While arming teachers in this day and age is not a good idea, we do have an abundance of highly qualified veterans in need of a good job that would make short work of these cowards that prey on unarmed students. It would be worth every penny of the added expense if future perpetrators knew they would be up against combat experienced ex servicemen with protective vests and automatic weapons, who would without question risk life and limb to protect a school full of children. There may be innocent life lost with this approach to protection, however it would put an end to these massacres occurring today. Trump was right in saying this was a soft target, and until we reach the end of the violent reactionary potential of today’s youths, we do have the people with the needed skills, and the willingness, to prevent any more of these unopposed tragedies.

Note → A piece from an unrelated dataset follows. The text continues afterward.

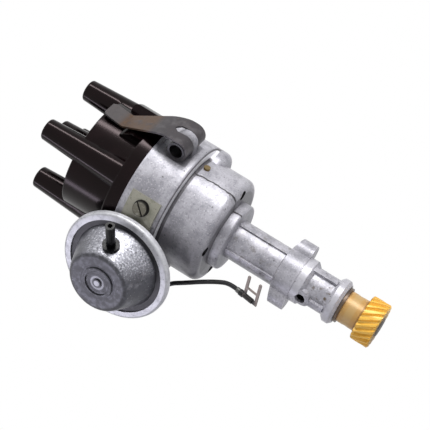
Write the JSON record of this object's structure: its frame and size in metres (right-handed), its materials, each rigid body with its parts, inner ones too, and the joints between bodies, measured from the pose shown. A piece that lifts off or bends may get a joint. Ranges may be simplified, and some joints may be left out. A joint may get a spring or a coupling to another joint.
{
  "type": "ignition distributor",
  "caption": "Contact-breaker ignition distributor with a skew drive gear, spring-clipped towered cap, side vacuum capsule and short lead with a fork terminal.",
  "frame": {"origin": "on the shaft's axis, in the plane of the clamp flange's seat", "axes": "+Z along the shaft from the drive gear to the cap, +X along the clamp flange's ears, on the side away from the vacuum unit; -Y is the side that carries the unit's dome and the front clip"},
  "size_m": [0.1201, 0.1066, 0.2217],
  "materials": {
    "cast_aluminium": "satin, sand-blasted casting",
    "bronze": "satin",
    "gear_bronze": "oiled, worn",
    "steel": "ground",
    "plated_plate": "yellowish passivated",
    "clip_steel": "dark, lightly rusted",
    "unit_steel": "dull zinc",
    "cap_plastic": "glossy phenolic",
    "brass": "bright",
    "carbon": "matt",
    "black_plastic": "matt",
    "fibre": "matt",
    "rubber": "matt",
    "felt": "soft"
  },
  "bodies": {
    "body": {"housing": "cast_aluminium", "shaft_bush_upper": "bronze", "shaft_bush_lower": "bronze", "base_plate_screws": "steel", "clip_pivots": "steel", "vacuum_spring": "steel", "bracket_screw": "steel", "brush_spring": "steel", "breaker_base_plate": "plated_plate", "vacuum_back_shell": "unit_steel", "vacuum_front_shell": "unit_steel", "vacuum_crimp_ring": "unit_steel", "vacuum_bracket": "unit_steel", "distributor_cap": "cap_plastic", "cap_terminals": "brass", "brass_plug": "brass", "lead_crimp": "brass", "fork_terminal": "brass", "carbon_brush": "carbon", "vacuum_nipple": "black_plastic", "vacuum_diaphragm": "rubber", "lead_grommet": "rubber", "lt_lead": "rubber", "lead_sleeve": "rubber"},
    "shaft": {"drive_shaft": "steel", "drive_gear": "gear_bronze", "gear_pin": "steel", "thrust_washer": "steel", "governor_washer": "steel", "governor_plate": "steel", "weight_pins": "steel", "governor_springs": "steel", "cam_screw": "steel"},
    "cam": {"breaker_cam": "steel", "felt_wick": "felt", "rotor_arm": "cap_plastic", "rotor_blade": "brass"},
    "weight_a": {"governor_weight_a": "steel"},
    "weight_b": {"governor_weight_b": "steel"},
    "advance_plate": {"breaker_plate": "plated_plate", "link_post": "steel", "contact_post": "steel", "fixed_contact": "plated_plate", "contact_lock_screw": "steel", "condenser": "steel"},
    "points_arm": {"contact_arm": "plated_plate", "rubbing_block": "fibre"},
    "vacuum_link": {"vacuum_rod": "steel", "diaphragm_plates": "steel"},
    "front_clip": {"clip_front": "clip_steel"},
    "rear_clip": {"clip_rear": "clip_steel"}
  },
  "joints": [
    {"name": "shaft_spin", "type": "hinge", "parent": "body", "child": "shaft", "pos_m": [0, 0, 0], "axis": [0, 0, 1], "continuous": true},
    {"name": "centrifugal_advance", "type": "hinge", "parent": "shaft", "child": "cam", "pos_m": [0, 0, 0.0643], "axis": [0, 0, -1], "range_deg": [0, 10.5], "stiffness_Nm_per_rad": 0.05, "deforming": ["governor_springs"]},
    {"name": "weight_a_swing", "type": "hinge", "parent": "shaft", "child": "weight_a", "pos_m": [0.0176, 0, 0.06], "axis": [0, 0, -1], "range_deg": [0, 12.1]},
    {"name": "weight_b_swing", "type": "hinge", "parent": "shaft", "child": "weight_b", "pos_m": [-0.0176, 0, 0.06], "axis": [0, 0, -1], "range_deg": [0, 12.1]},
    {"name": "vacuum_advance", "type": "hinge", "parent": "body", "child": "advance_plate", "pos_m": [0, 0, 0.0844], "axis": [0, 0, 1], "range_deg": [0, 8], "stiffness_Nm_per_rad": 0.97},
    {"name": "rod_slide", "type": "slide", "parent": "body", "child": "vacuum_link", "axis": [-0.6225, -0.7826, 0], "range_m": [0, 0.0036], "deforming": ["vacuum_spring", "vacuum_diaphragm"]},
    {"name": "points_arm_pivot", "type": "hinge", "parent": "advance_plate", "child": "points_arm", "pos_m": [0.02295, 0.00347, 0.0912], "axis": [0, 0, 1], "range_deg": [0, 6], "stiffness_Nm_per_rad": 0.1},
    {"name": "front_clip_pivot", "type": "hinge", "parent": "body", "child": "front_clip", "pos_m": [0.0321, -0.0321, 0.091], "axis": [0.7071, 0.7071, 0], "range_deg": [0, 105]},
    {"name": "rear_clip_pivot", "type": "hinge", "parent": "body", "child": "rear_clip", "pos_m": [-0.0321, 0.0321, 0.091], "axis": [-0.7071, -0.7071, 0], "range_deg": [0, 105]}
  ],
  "couplings": [
    {"joint": "weight_a_swing", "follows": "centrifugal_advance", "ratio": 1.1429},
    {"joint": "weight_b_swing", "follows": "centrifugal_advance", "ratio": 1.1429},
    {"joint": "rod_slide", "follows": "vacuum_advance", "m_per_rad": 0.02544}
  ]
}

This was the most popular comment, from Australia:

TJ McWoods

Tasmania 13 hours ago

As an expat of 14 years, raising a teenager in Australia, and viewing the USA from a great distance, the differences between nations is stark.

My daughter takes yearly water safety classes taught through year 10 in Oz. School safety means not running in the hallways. She will never experience an active shooter drill. Australia has NEVER experienced a school shooting.

My daughter has yet to see an armed security guard anywhere in Australia but I clearly remember my then 10 year old daughter asking me why an armed guard was in grandma’s local (USA) library.

My daughter has never met an Australian who owns a gun. I doubt she ever will.

My daughter will likely never lose an Australian relative, friend or school mate to a gun death. I’ve lost a grandmother and 2 close friends to gunfire, but that was in the USA. Hasn’t happened here.

My daughter does not get startled by noises that sound like gunfire. I still instinctively look for cover. She thinks I’m weird.

Fortunately we get to see all the US mayhem from afar. Unfortunately, 10’s of millions of American school children do not.

This comment was also very popular:

David Doney

I.O.U.S.A. 13 hours ago

One of many obvious problems with arming teachers is that shooters nervous they might face a teacher with a pistol* will simply pick a different soft target (e.g., restaurants, malls, day care centers, etc.) Are we going to arm everyone? Day care center nannies with shotguns, anyone?

In addition to the prudent measures we hear about all the time, we can take a lesson from cars and healthcare insurance (pre-Trump) and require all gun owners to be insured. They would have to be members of a well-regulated state militia with financial liability for the misdeeds of its members, with insurance premiums paid for by those members based on the risk profile of the militia.

This is only fair, as who has to pay for the misdeeds of the shooters? You and me through higher law enforcement and health insurance costs.

*Pistol-toting half-trained teachers are not a big worry for a moderately skilled shooter with an assault rifle anyway. And they can kill dozens before teachers can react with such weapons. And do you want the teachers in a gun battle with an assailant with your kids in the crossfire? We have to get the guns off the street.

Obviously, arming teachers (as Don the Con suggested) is a bad idea– taking down a teenager armed with an AR-15 requires special training and experience, not something the average teacher can acquire.